Original photo by Lynn Barber, Second Edition Cover

A goldmine for the curious, Lynn Barber’s 2015 memoir ‘A Curious Career’ depicts an image of Journalism that is a far cry from that of today. One of late-night drinking and raucous interviewees.

Her conversational tone puts all at ease, giving the allusion of a family chat over a cuppa. Having worked in the industry for over 40 years, ‘A Curious Career’ is an unintentional ‘How to..’ that should be found in all trainee Journalists backpacks.

Reading Barber’s second autobiography with no preconceived notion of whom she was, would not place any readers at a disadvantage. Scattering informative seeds of her younger years throughout the 224 pages, increasing accessibility by dedicating the entire beginning chapter to anecdotes of her childhood and early adult life. The ensuing chapters relay interviews that have stuck in Barber’s mind from her time in the field.

Original Photo by Lynn Barber, First Edition Cover

Describing vividly the turbulent events of her childhood as an only child, the most intriguing discovery is her relationship with conman Simon many years her superior. This dubious relationship taught the author a handful of lessons, which she ponders throughout. Lessons are in abundance for the author and her readers, from fundamental journalistic skills to never taking everything at face value. Even Barber’s time at University serves as a lesson to readers, that your degree does not restrict the things you may one day achieve.

The autobiography in its entirety is a self-reflection. ‘A Curious Career’ is written with a tone of tender humanity. Hiding very little from the reader, revealing her highs and lows, a particularly solemn moment being her husband David’s death. The book appears to be a relief for Barber, after four decades of telling the story of other people’s lives it’s finally her time.

The intertwining of personal and professional anecdotes is seamless, carefully curated to authenticate Barber’s points. Humanizing the role of a journalist as she writes. She talks of a highly transitional career, placing emphasis on the importance of contacts for journalists.

For many female readers, Barber’s autobiography can be an inspiration. As they read about a woman that rose through the adversity of being a female journalist in the ‘60s. Amidst this inspirational aspect, Barber also highlights the prominent sexual conversation of the ‘60s in her autobiography; her first job being bedroom etiquette interviews.

Despite being alluded to, Barber never absolutely states that there are good and bad interviewees. Nonetheless, a subtle criterion is formulated by the author, “Give me a monster every time – someone who throws tantrums, hurls insults, storms out, and generally creates mayhem.” Her rejection of “the media tendency to lump people into types or classes or stereotypes” appears rather hypocritical as she lumps individuals together in each chapter on based on their careers.
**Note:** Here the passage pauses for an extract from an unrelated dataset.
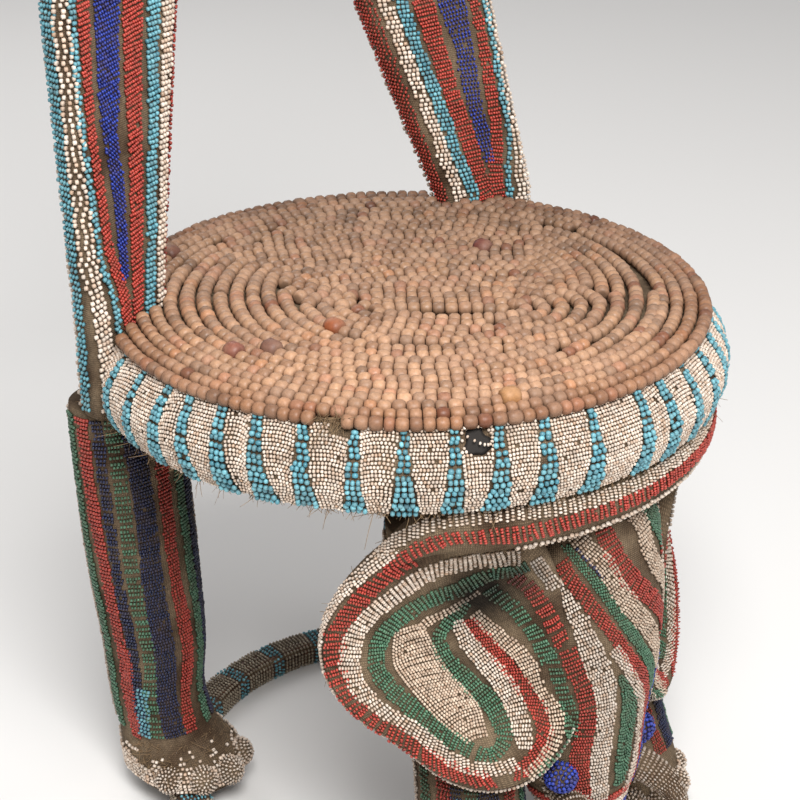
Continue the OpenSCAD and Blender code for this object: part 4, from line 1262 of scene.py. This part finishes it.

‘A Curious Career’ undeniably fits the brief, curiosity runs through Barber’s veins just like the pages of this book. Susan Hill, Journalist for The Times praised the memoir as she said ”A pricker of pomposity, a ruthless exposer of lies, half-truths and deception…The world needs those interviews.” She in indisputably correct, Lynn Barber is the original rebel, that helped paved the way for today’s female journalists. The reading experience is one of cliche spine tingles and occasional emotional surges of empowerment.